It was a battle of wills, and although I do not endorse her cause or method – I have to say, the girl’s got stamina! ;-) In the end she went so hysterical that I had to hold her for a long time while kicking and screaming (her, not me), just so that she could calm the heck down enough for us to go home (with the top on…when you set a boundary, you kind of have to stick it out till the end). It was a very surprising reaction for the matter at hand, and let me tell you that she is bloody mean when she’s fighting…so I was crying for quite a large part of it.

This was seriously not how I had hoped my weekend would kick off, especially after the week I’ve just been through – which is probably exactly why it happened.  I’m not trying to make excuses for bad manners, but in her defence she was sick, at the mercy of meds and their side effects, probably sensed that I was distracted all week and emotional, tired…and not used to a lot of no (my fault that one). It was like a perfect storm, emotionally speaking.

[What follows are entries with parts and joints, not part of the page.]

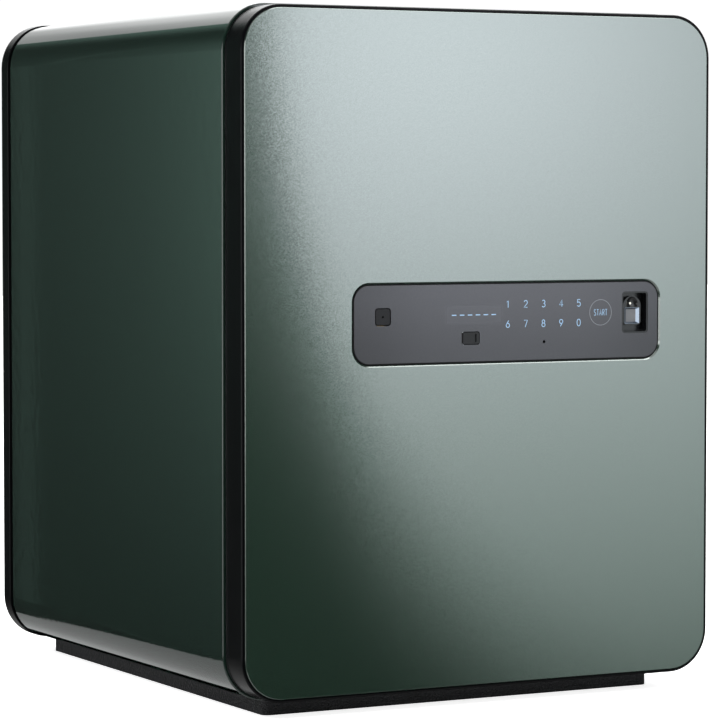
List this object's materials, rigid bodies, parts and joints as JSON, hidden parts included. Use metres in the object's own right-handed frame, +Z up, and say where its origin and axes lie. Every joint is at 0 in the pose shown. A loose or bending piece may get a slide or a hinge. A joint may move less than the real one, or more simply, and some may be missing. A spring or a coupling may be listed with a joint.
{
  "type": "gun safe",
  "caption": "Compact fire-resistant home safe with rounded body, hinged door, motor-driven bolts, fingerprint and touch-key lock, inner shelf and anchor holes.",
  "frame": {"origin": "centre of the footprint, on the floor the base pads rest on", "axes": "+Z up; +Y towards the back, so the door faces -Y; +X to the right as seen from the front, on the hinge side"},
  "size_m": [0.412, 0.46, 0.529],
  "materials": {
    "shell_paint": "gloss",
    "door_paint": "satin",
    "black_trim": "satin",
    "anodised_grey": "satin",
    "dark_plastic": "matte",
    "cast_insulation": "matte",
    "bare_steel": "satin",
    "bright_bolt": "polished",
    "inner_paint": "matte",
    "brass": "satin",
    "black_rubber": "matte",
    "felt": "matte",
    "board_green": "satin",
    "sensor_glass": "gloss",
    "lamp": "gloss",
    "cell_jacket": "gloss",
    "cable": "satin",
    "cover_plastic": "satin"
  },
  "bodies": {
    "cabinet": {"outer_shell": "shell_paint", "rear_trim_ring": "black_trim", "rear_panel": "shell_paint", "rear_panel_screws": "bare_steel", "fire_insulation": "cast_insulation", "inner_liner": "inner_paint", "strike_plate": "bare_steel", "front_frame": "inner_paint", "shelf_pegs": "bare_steel", "shelf": "inner_paint", "shelf_mat": "felt", "floor_mat": "felt", "plinth": "dark_plastic", "base_pads": "black_rubber", "plinth_screws": "bare_steel", "hinge_brackets": "bare_steel", "hinge_screws": "bare_steel", "hinge_pins": "bright_bolt"},
    "door": {"door_hinge_blocks": "bare_steel", "hinge_bushes": "brass", "door_trim_ring": "black_trim", "door_panel": "door_paint", "door_core": "cast_insulation", "door_back_plate": "inner_paint", "door_seal": "black_rubber", "door_tray": "inner_paint", "door_inner_cover": "cover_plastic", "cover_posts": "dark_plastic", "inner_cover_screws": "bare_steel", "control_plate": "anodised_grey", "control_housing": "black_trim", "control_board": "board_green", "buzzer": "dark_plastic", "finger_guide": "black_trim", "fingerprint_sensor": "sensor_glass", "sensor_bezel": "bright_bolt", "port_pin": "bare_steel", "status_led": "lamp", "key_cylinder": "brass", "power_port": "bare_steel", "battery_box": "dark_plastic", "batteries": "cell_jacket", "button_board": "board_green", "bolt_guides": "dark_plastic", "lock_motor": "bare_steel", "motor_bracket": "bare_steel", "wiring_harness": "cable"},
    "bolt_carriage": {"locking_bolts": "bright_bolt", "bolt_nuts": "bare_steel", "bolt_bar": "bare_steel", "drive_rack": "bare_steel"},
    "pinion": {"drive_pinion": "brass", "motor_shaft": "bare_steel"},
    "key_cover": {"key_cover": "dark_plastic"},
    "key_plug": {"key_plug": "brass"},
    "port_cover": {"power_port_cover": "dark_plastic"},
    "battery_cover": {"battery_cover": "cover_plastic"},
    "enrol_button": {"enrol_button": "black_rubber"}
  },
  "joints": [
    {"name": "door_swing", "type": "hinge", "parent": "cabinet", "child": "door", "pos_m": [0.19, -0.2165, 0.27], "axis": [0, 0, 1], "range_deg": [0, 95]},
    {"name": "bolt_throw", "type": "slide", "parent": "door", "child": "bolt_carriage", "axis": [-1, 0, 0], "range_m": [0, 0.018]},
    {"name": "pinion_turn", "type": "hinge", "parent": "door", "child": "pinion", "pos_m": [-0.06, -0.182, 0.315], "axis": [0, 1, 0], "range_deg": [0, 115]},
    {"name": "key_cover_pull", "type": "slide", "parent": "door", "child": "key_cover", "axis": [0, -1, 0], "range_m": [0, 0.015]},
    {"name": "key_turn", "type": "hinge", "parent": "door", "child": "key_plug", "pos_m": [-0.0863, -0.21, 0.2963], "axis": [0, 1, 0], "range_deg": [0, 90]},
    {"name": "port_flap", "type": "hinge", "parent": "door", "child": "port_cover", "pos_m": [-0.01745, -0.2286, 0.2791], "axis": [0, 0, -1], "range_deg": [0, 90]},
    {"name": "battery_cover_pull", "type": "slide", "parent": "door", "child": "battery_cover", "axis": [0, 1, 0], "range_m": [0, 0.02]},
    {"name": "enrol_press", "type": "slide", "parent": "door", "child": "enrol_button", "axis": [0, -1, 0], "range_m": [0, 0.0015]}
  ],
  "couplings": [
    {"joint": "pinion_turn", "follows": "bolt_throw", "rad_per_m": 111.11}
  ]
}
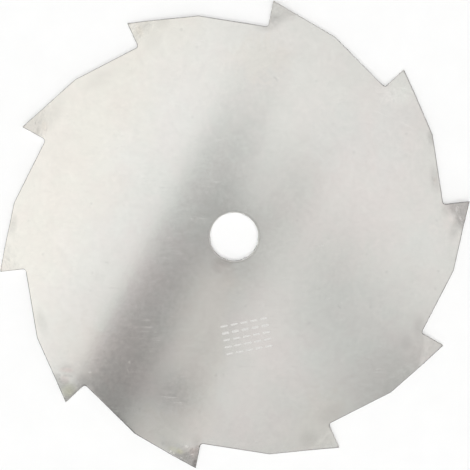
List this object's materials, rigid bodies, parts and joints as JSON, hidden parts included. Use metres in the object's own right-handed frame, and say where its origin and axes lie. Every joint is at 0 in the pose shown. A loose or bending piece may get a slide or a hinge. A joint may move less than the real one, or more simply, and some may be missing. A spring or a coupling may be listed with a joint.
{
  "type": "brush cutter blade",
  "caption": "Flat round bare-steel cutting blade for a brush cutter, with coarse radial teeth set up and down by turns, straight two-part tooth backs and a plain round centre bore.",
  "frame": {"origin": "on the bore's axis, in the plane that the blade lies on: the lowest corners of the teeth set downwards are at z = 0", "axes": "+Z along the bore's axis, out of the face that the picture shows; the first tooth tip is 8.6 degrees anticlockwise from +X"},
  "size_m": [0.247, 0.2464, 0.0044],
  "materials": {
    "blade_steel": "bright satin bare steel"
  },
  "bodies": {
    "root": {"blade": "blade_steel"}
  },
  "joints": []
}
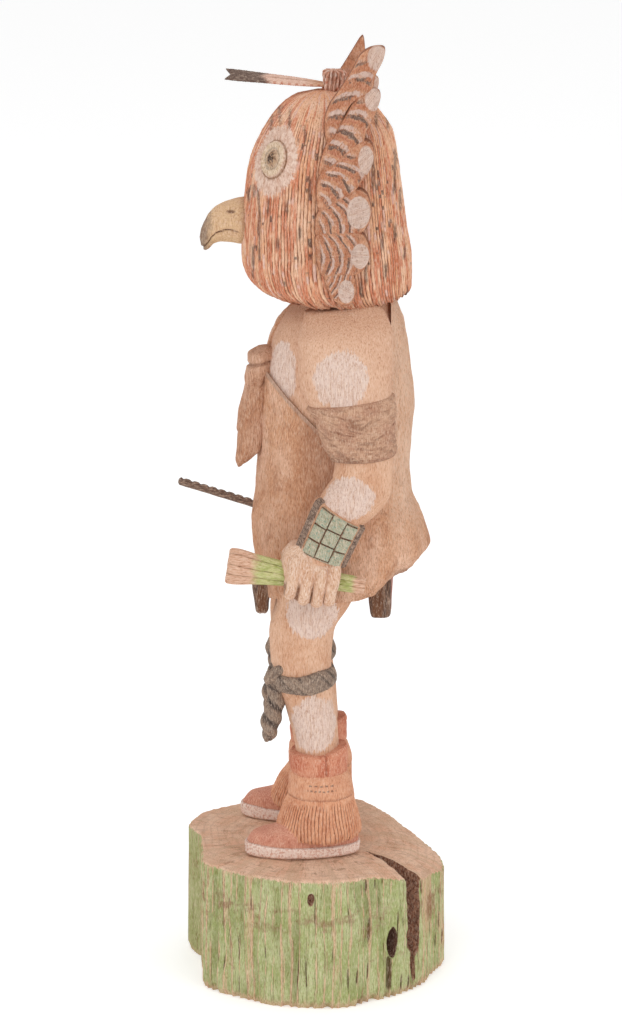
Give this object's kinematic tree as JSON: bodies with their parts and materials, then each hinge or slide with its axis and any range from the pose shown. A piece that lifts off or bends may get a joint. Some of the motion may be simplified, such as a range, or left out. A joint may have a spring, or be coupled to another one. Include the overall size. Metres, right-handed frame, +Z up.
{
  "type": "kachina doll",
  "caption": "Carved wooden owl dancer doll in a hide robe, with beak mask and feather fans, standing on a grooved slice of root wood.",
  "frame": {"origin": "on the underside of the base, below the middle of the doll's stance", "axes": "+Z up; the doll faces -Y; its own left side, with the bare arm, is +X"},
  "size_m": [0.0876, 0.0939, 0.3263],
  "materials": {
    "root_wood": "gouged root wood, chalky green wash on the sides, bare tan end grain on top",
    "painted_wood": "matt tan earth wash over carved cottonwood root, with white, red, green and grey paint",
    "tie_wood": "matt pinkish white paint on grooved wood",
    "feather_paint": "dark grey tip, white and tan vane, matt",
    "green_paint": "chalky green paint with bare ends",
    "dark_wood": "dark brown-grey stained stick, matt"
  },
  "bodies": {
    "root": {"base": "root_wood", "figure": "painted_wood", "crown_tie": "tie_wood", "forehead_feather": "feather_paint", "yucca_bundle": "green_paint", "hand_stick": "dark_wood"}
  },
  "joints": []
}
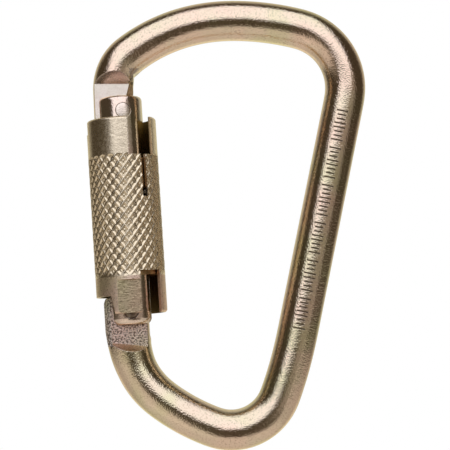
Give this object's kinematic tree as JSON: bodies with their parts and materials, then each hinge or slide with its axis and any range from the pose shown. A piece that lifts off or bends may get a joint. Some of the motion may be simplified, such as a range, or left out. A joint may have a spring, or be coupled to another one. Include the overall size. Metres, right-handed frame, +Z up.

I’ve already talked to her (after she calmed down enough to breathe and listen again) about all the ugly things she said on Friday night, and now I’m just going to go ahead and be the grown up…and let it go like it never happened.

On Saturday, I slept and slept and slept. I had a fuckitall moment and decided that getting up at 4:00am might be my usual thing, but I just wasn’t feeling it. Eventually Nicola jumped on me and nagged till I got up, some time after 8:00am. We did our monthly grocery run at about 10-ish, and I felt like I was stuck in molasses the whole way through. I had a pretty much disengaged day…but thankfully after a fair bit of sleep I felt more like myself again on Sunday.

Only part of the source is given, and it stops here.